_Problem to solve:_
Below is a set of records; print all of them exactly as written.

_Source records:_
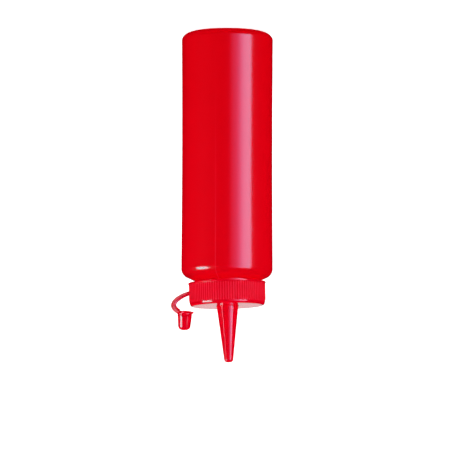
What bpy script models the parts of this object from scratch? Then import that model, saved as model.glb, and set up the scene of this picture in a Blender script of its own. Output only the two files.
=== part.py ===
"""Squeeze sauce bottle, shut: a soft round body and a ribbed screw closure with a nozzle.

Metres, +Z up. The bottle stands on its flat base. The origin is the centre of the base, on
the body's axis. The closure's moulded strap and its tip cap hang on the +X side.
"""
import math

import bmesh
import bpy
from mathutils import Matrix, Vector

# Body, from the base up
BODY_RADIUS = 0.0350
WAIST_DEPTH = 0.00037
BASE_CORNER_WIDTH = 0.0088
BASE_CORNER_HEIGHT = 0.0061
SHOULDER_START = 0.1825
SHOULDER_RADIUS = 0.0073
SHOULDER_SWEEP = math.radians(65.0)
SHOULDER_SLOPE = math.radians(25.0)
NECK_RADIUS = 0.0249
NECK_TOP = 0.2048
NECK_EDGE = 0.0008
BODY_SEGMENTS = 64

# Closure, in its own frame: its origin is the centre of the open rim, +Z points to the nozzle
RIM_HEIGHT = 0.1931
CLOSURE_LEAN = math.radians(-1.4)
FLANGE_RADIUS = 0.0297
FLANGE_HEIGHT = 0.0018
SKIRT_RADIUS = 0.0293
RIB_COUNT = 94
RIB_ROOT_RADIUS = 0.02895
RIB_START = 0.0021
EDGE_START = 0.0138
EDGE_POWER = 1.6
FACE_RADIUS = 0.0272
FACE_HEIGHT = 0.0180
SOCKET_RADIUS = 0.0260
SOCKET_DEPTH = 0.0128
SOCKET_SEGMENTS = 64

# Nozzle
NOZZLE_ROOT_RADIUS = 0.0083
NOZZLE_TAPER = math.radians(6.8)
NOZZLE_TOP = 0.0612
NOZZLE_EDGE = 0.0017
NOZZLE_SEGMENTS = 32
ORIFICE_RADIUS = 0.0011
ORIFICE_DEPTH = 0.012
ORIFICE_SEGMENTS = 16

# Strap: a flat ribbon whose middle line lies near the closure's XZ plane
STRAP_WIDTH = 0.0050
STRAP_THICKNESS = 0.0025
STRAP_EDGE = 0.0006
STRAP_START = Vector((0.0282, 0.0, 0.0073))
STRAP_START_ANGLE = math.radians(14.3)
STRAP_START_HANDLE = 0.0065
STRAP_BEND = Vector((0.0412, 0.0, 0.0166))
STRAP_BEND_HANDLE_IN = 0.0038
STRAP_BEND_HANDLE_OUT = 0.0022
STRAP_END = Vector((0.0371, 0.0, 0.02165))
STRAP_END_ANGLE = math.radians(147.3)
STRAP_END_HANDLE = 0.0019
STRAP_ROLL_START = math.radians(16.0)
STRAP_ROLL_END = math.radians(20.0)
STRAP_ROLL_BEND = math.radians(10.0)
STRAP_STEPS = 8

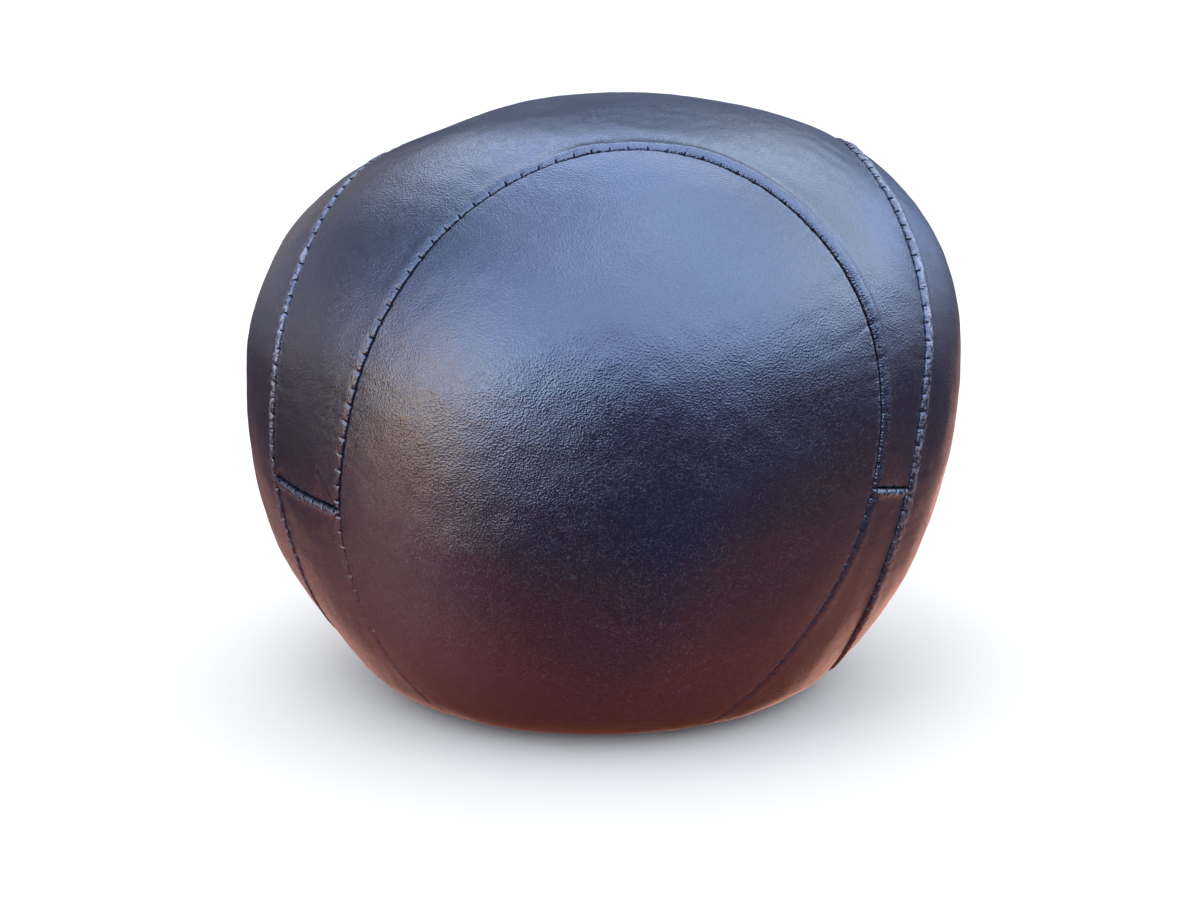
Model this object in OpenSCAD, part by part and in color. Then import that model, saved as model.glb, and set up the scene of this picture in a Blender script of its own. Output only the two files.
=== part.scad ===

_Result of this exercise:_
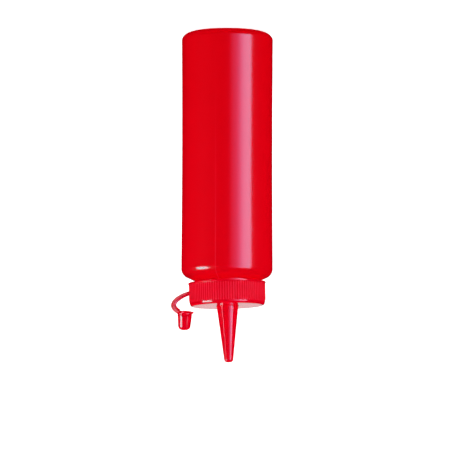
What bpy script models the parts of this object from scratch? Then import that model, saved as model.glb, and set up the scene of this picture in a Blender script of its own. Output only the two files.
=== part.py ===
"""Squeeze sauce bottle, shut: a soft round body and a ribbed screw closure with a nozzle.

Metres, +Z up. The bottle stands on its flat base. The origin is the centre of the base, on
the body's axis. The closure's moulded strap and its tip cap hang on the +X side.
"""
import math

import bmesh
import bpy
from mathutils import Matrix, Vector

# Body, from the base up
BODY_RADIUS = 0.0350
WAIST_DEPTH = 0.00037
BASE_CORNER_WIDTH = 0.0088
BASE_CORNER_HEIGHT = 0.0061
SHOULDER_START = 0.1825
SHOULDER_RADIUS = 0.0073
SHOULDER_SWEEP = math.radians(65.0)
SHOULDER_SLOPE = math.radians(25.0)
NECK_RADIUS = 0.0249
NECK_TOP = 0.2048
NECK_EDGE = 0.0008
BODY_SEGMENTS = 64

# Closure, in its own frame: its origin is the centre of the open rim, +Z points to the nozzle
RIM_HEIGHT = 0.1931
CLOSURE_LEAN = math.radians(-1.4)
FLANGE_RADIUS = 0.0297
FLANGE_HEIGHT = 0.0018
SKIRT_RADIUS = 0.0293
RIB_COUNT = 94
RIB_ROOT_RADIUS = 0.02895
RIB_START = 0.0021
EDGE_START = 0.0138
EDGE_POWER = 1.6
FACE_RADIUS = 0.0272
FACE_HEIGHT = 0.0180
SOCKET_RADIUS = 0.0260
SOCKET_DEPTH = 0.0128
SOCKET_SEGMENTS = 64

# Nozzle
NOZZLE_ROOT_RADIUS = 0.0083
NOZZLE_TAPER = math.radians(6.8)
NOZZLE_TOP = 0.0612
NOZZLE_EDGE = 0.0017
NOZZLE_SEGMENTS = 32
ORIFICE_RADIUS = 0.0011
ORIFICE_DEPTH = 0.012
ORIFICE_SEGMENTS = 16

# Strap: a flat ribbon whose middle line lies near the closure's XZ plane
STRAP_WIDTH = 0.0050
STRAP_THICKNESS = 0.0025
STRAP_EDGE = 0.0006
STRAP_START = Vector((0.0282, 0.0, 0.0073))
STRAP_START_ANGLE = math.radians(14.3)
STRAP_START_HANDLE = 0.0065
STRAP_BEND = Vector((0.0412, 0.0, 0.0166))
STRAP_BEND_HANDLE_IN = 0.0038
STRAP_BEND_HANDLE_OUT = 0.0022
STRAP_END = Vector((0.0371, 0.0, 0.02165))
STRAP_END_ANGLE = math.radians(147.3)
STRAP_END_HANDLE = 0.0019
STRAP_ROLL_START = math.radians(16.0)
STRAP_ROLL_END = math.radians(20.0)
STRAP_ROLL_BEND = math.radians(10.0)
STRAP_STEPS = 8

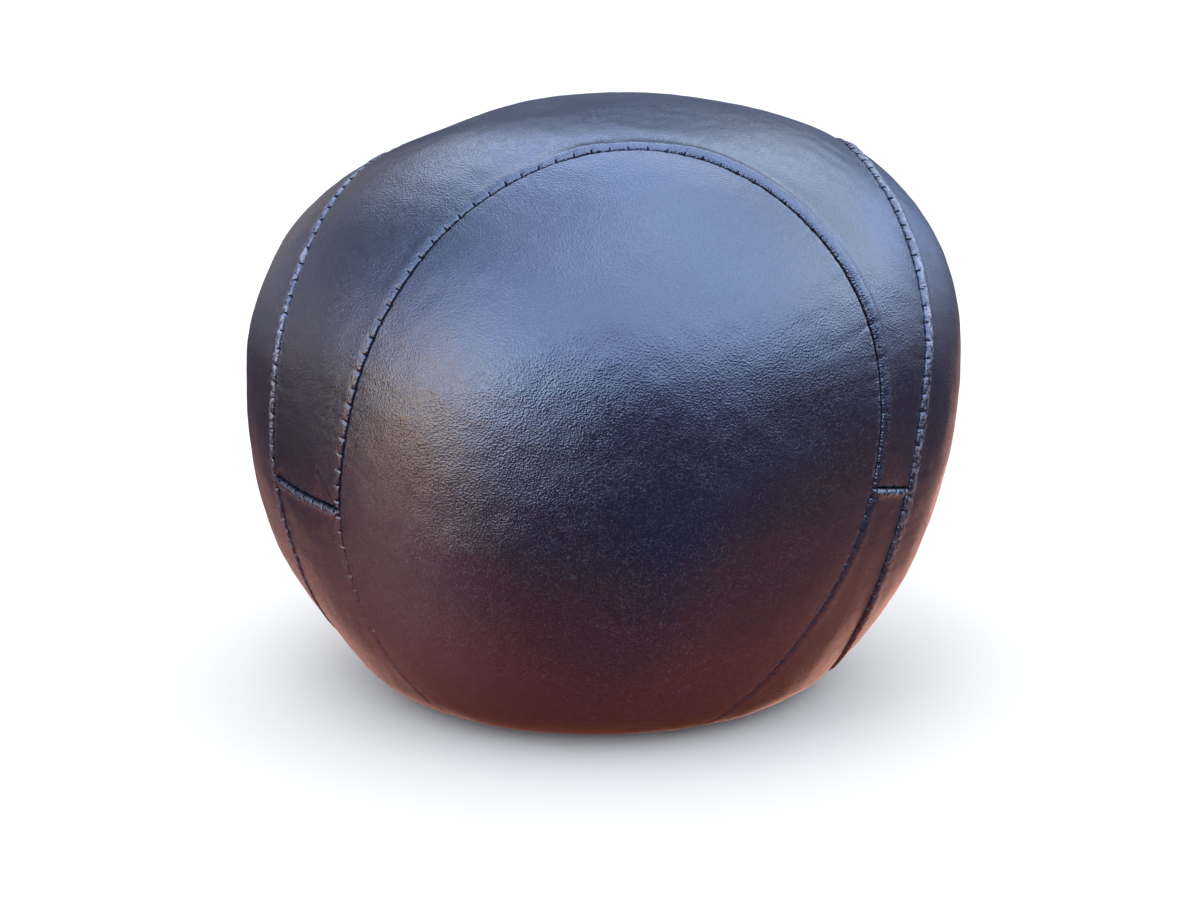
Model this object in OpenSCAD, part by part and in color. Then import that model, saved as model.glb, and set up the scene of this picture in a Blender script of its own. Output only the two files.
=== part.scad ===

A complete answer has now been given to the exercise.